• TASK OBJECTIVE: Copy every line that contains the string "this" from the entries below.

Structured object records:

▬▬▬▬▬▬▬▬▬▬

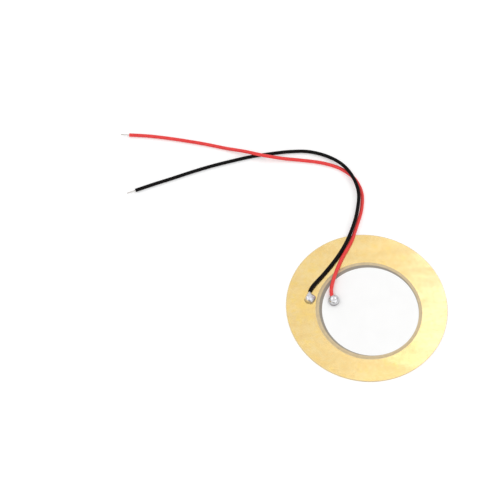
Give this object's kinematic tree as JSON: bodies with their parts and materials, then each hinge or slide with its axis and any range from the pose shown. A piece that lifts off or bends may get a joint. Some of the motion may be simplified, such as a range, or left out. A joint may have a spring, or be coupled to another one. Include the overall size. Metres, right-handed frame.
{
  "type": "piezo disc",
  "caption": "Thin round brass plate with a bonded piezo ceramic disc, a silver electrode, and a black and a red lead soldered on.",
  "frame": {"origin": "centre of the brass plate's flat back face, on the surface that the disc rests on", "axes": "+Z is the plate's normal, from its back up through the ceramic; -X points from the plate's centre towards the two solder joints, and the leads run off towards +Y and then -X"},
  "size_m": [0.073, 0.0618, 0.0021],
  "materials": {
    "brass": "satin",
    "adhesive": "satin",
    "fired_silver": "matte",
    "piezo_ceramic": "matte",
    "solder": "gloss",
    "black_sleeve": "satin",
    "red_sleeve": "satin",
    "tinned_copper": "satin"
  },
  "bodies": {
    "root": {"brass_plate": "brass", "bond_layer": "adhesive", "bottom_electrode": "fired_silver", "ceramic_disc": "piezo_ceramic", "top_electrode": "fired_silver", "brass_solder": "solder", "electrode_solder": "solder", "black_insulation": "black_sleeve", "black_conductor": "tinned_copper", "red_insulation": "red_sleeve", "red_conductor": "tinned_copper"}
  },
  "joints": []
}
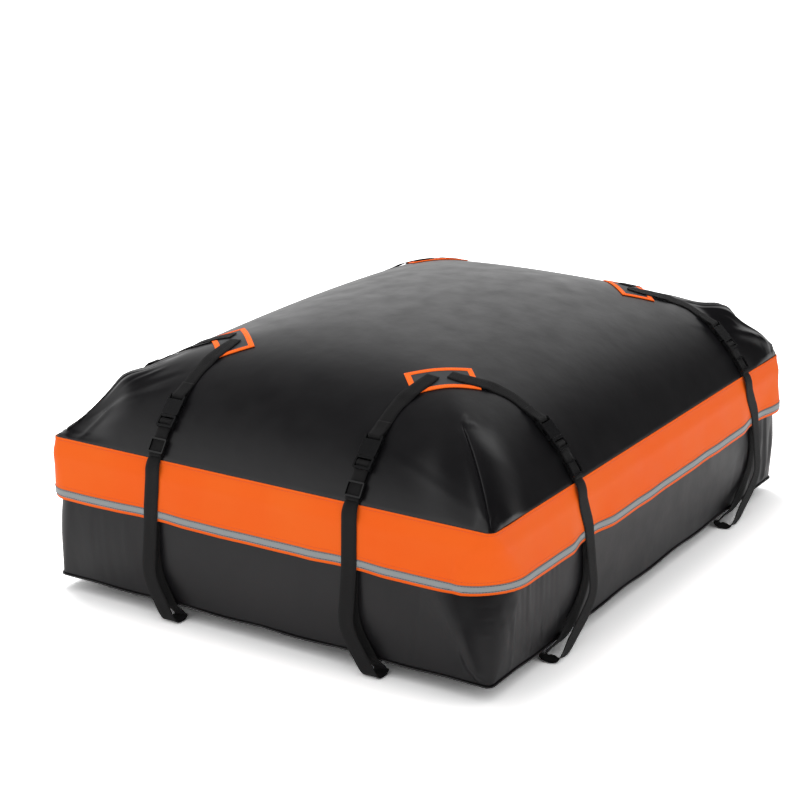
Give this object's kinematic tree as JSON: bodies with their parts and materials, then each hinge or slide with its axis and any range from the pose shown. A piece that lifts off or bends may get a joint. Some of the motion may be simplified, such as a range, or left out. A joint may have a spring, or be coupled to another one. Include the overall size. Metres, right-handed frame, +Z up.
{
  "type": "roof cargo bag",
  "caption": "Soft weatherproof roof cargo bag, packed full, with a domed lid, a storm flap over its zip and clipped tie-down straps.",
  "frame": {"origin": "middle of the base, on the ground", "axes": "+Z up, +Y along the long side, the short end with the zip slider faces -Y"},
  "size_m": [0.9079, 1.1663, 0.4695],
  "materials": {
    "black_sheet": "black PVC-coated polyester with a soft shine",
    "orange_sheet": "orange PVC-coated polyester",
    "grey_tape": "grey reflective tape",
    "black_webbing": "woven black polyester webbing",
    "black_plastic": "moulded black acetal",
    "zip_metal": "black nickel-plated die-cast zinc"
  },
  "bodies": {
    "bag": {"base_tub": "black_sheet", "top_cover": "black_sheet", "zip_flap": "orange_sheet", "reflective_tape": "grey_tape", "zip_chain": "black_webbing", "corner_patch_front_left": "black_sheet", "corner_patch_front_right": "black_sheet", "corner_patch_back_left": "black_sheet", "corner_patch_back_right": "black_sheet", "upper_strap_front_left": "black_webbing", "loop_strap_front_left": "black_webbing", "buckle_housing_front_left": "black_plastic", "upper_strap_front_right": "black_webbing", "loop_strap_front_right": "black_webbing", "buckle_housing_front_right": "black_plastic", "upper_strap_right_front": "black_webbing", "loop_strap_right_front": "black_webbing", "buckle_housing_right_front": "black_plastic", "upper_strap_right_rear": "black_webbing", "loop_strap_right_rear": "black_webbing", "buckle_housing_right_rear": "black_plastic", "upper_strap_back_right": "black_webbing", "loop_strap_back_right": "black_webbing", "buckle_housing_back_right": "black_plastic", "upper_strap_back_left": "black_webbing", "loop_strap_back_left": "black_webbing", "buckle_housing_back_left": "black_plastic", "upper_strap_left_rear": "black_webbing", "loop_strap_left_rear": "black_webbing", "buckle_housing_left_rear": "black_plastic", "upper_strap_left_front": "black_webbing", "loop_strap_left_front": "black_webbing", "buckle_housing_left_front": "black_plastic"},
    "clip_front_left": {"buckle_plug_front_left": "black_plastic", "adjuster_web_front_left": "black_webbing"},
    "glide_front_left": {"tri_glide_front_left": "black_plastic"},
    "clip_front_right": {"buckle_plug_front_right": "black_plastic", "adjuster_web_front_right": "black_webbing"},
    "glide_front_right": {"tri_glide_front_right": "black_plastic"},
    "clip_right_front": {"buckle_plug_right_front": "black_plastic", "adjuster_web_right_front": "black_webbing"},
    "glide_right_front": {"tri_glide_right_front": "black_plastic"},
    "clip_right_rear": {"buckle_plug_right_rear": "black_plastic", "adjuster_web_right_rear": "black_webbing"},
    "glide_right_rear": {"tri_glide_right_rear": "black_plastic"},
    "clip_back_right": {"buckle_plug_back_right": "black_plastic", "adjuster_web_back_right": "black_webbing"},
    "glide_back_right": {"tri_glide_back_right": "black_plastic"},
    "clip_back_left": {"buckle_plug_back_left": "black_plastic", "adjuster_web_back_left": "black_webbing"},
    "glide_back_left": {"tri_glide_back_left": "black_plastic"},
    "clip_left_rear": {"buckle_plug_left_rear": "black_plastic", "adjuster_web_left_rear": "black_webbing"},
    "glide_left_rear": {"tri_glide_left_rear": "black_plastic"},
    "clip_left_front": {"buckle_plug_left_front": "black_plastic", "adjuster_web_left_front": "black_webbing"},
    "glide_left_front": {"tri_glide_left_front": "black_plastic"},
    "zip_slider": {"zip_slider": "zip_metal"},
    "zip_pull": {"zip_pull": "zip_metal"}
  },
  "joints": [
    {"name": "release_front_left", "type": "slide", "parent": "bag", "child": "clip_front_left", "axis": [0, -0.6989, -0.7152], "range_m": [0, 0.026]},
    {"name": "adjust_front_left", "type": "slide", "parent": "clip_front_left", "child": "glide_front_left", "axis": [0, -0.5539, -0.8326], "range_m": [-0.012, 0.004]},
    {"name": "release_front_right", "type": "slide", "parent": "bag", "child": "clip_front_right", "axis": [0, -0.6962, -0.7179], "range_m": [0, 0.026]},
    {"name": "adjust_front_right", "type": "slide", "parent": "clip_front_right", "child": "glide_front_right", "axis": [0, -0.5518, -0.8339], "range_m": [-0.012, 0.004]},
    {"name": "release_right_front", "type": "slide", "parent": "bag", "child": "clip_right_front", "axis": [0.691, 0, -0.7228], "range_m": [0, 0.026]},
    {"name": "adjust_right_front", "type": "slide", "parent": "clip_right_front", "child": "glide_right_front", "axis": [0.5471, 0, -0.8371], "range_m": [-0.012, 0.004]},
    {"name": "release_right_rear", "type": "slide", "parent": "bag", "child": "clip_right_rear", "axis": [0.7057, 0, -0.7085], "range_m": [0, 0.026]},
    {"name": "adjust_right_rear", "type": "slide", "parent": "clip_right_rear", "child": "glide_right_rear", "axis": [0.5581, 0, -0.8298], "range_m": [-0.012, 0.004]},
    {"name": "release_back_right", "type": "slide", "parent": "bag", "child": "clip_back_right", "axis": [0, 0.6969, -0.7171], "range_m": [0, 0.026]},
    {"name": "adjust_back_right", "type": "slide", "parent": "clip_back_right", "child": "glide_back_right", "axis": [0, 0.5524, -0.8336], "range_m": [-0.012, 0.004]},
    {"name": "release_back_left", "type": "slide", "parent": "bag", "child": "clip_back_left", "axis": [0, 0.6973, -0.7167], "range_m": [0, 0.026]},
    {"name": "adjust_back_left", "type": "slide", "parent": "clip_back_left", "child": "glide_back_left", "axis": [0, 0.5527, -0.8334], "range_m": [-0.012, 0.004]},
    {"name": "release_left_rear", "type": "slide", "parent": "bag", "child": "clip_left_rear", "axis": [-0.6939, 0, -0.7201], "range_m": [0, 0.026]},
    {"name": "adjust_left_rear", "type": "slide", "parent": "clip_left_rear", "child": "glide_left_rear", "axis": [-0.5493, 0, -0.8356], "range_m": [-0.012, 0.004]},
    {"name": "release_left_front", "type": "slide", "parent": "bag", "child": "clip_left_front", "axis": [-0.701, 0, -0.7131], "range_m": [0, 0.026]},
    {"name": "adjust_left_front", "type": "slide", "parent": "clip_left_front", "child": "glide_left_front", "axis": [-0.5547, 0, -0.8321], "range_m": [-0.012, 0.004]},
    {"name": "zip_slide", "type": "slide", "parent": "bag", "child": "zip_slider", "axis": [1, 0, 0], "range_m": [0, 0.6], "deforming": ["zip_chain"]},
    {"name": "pull_swing", "type": "hinge", "parent": "zip_slider", "child": "zip_pull", "pos_m": [-0.292, -0.5627, 0.243], "axis": [0, 0, 1], "range_deg": [0, 8]}
  ]
}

▬▬▬▬▬▬▬▬▬▬

• FINISHED TASK:
Give this object's kinematic tree as JSON: bodies with their parts and materials, then each hinge or slide with its axis and any range from the pose shown. A piece that lifts off or bends may get a joint. Some of the motion may be simplified, such as a range, or left out. A joint may have a spring, or be coupled to another one. Include the overall size. Metres, right-handed frame.
Give this object's kinematic tree as JSON: bodies with their parts and materials, then each hinge or slide with its axis and any range from the pose shown. A piece that lifts off or bends may get a joint. Some of the motion may be simplified, such as a range, or left out. A joint may have a spring, or be coupled to another one. Include the overall size. Metres, right-handed frame, +Z up.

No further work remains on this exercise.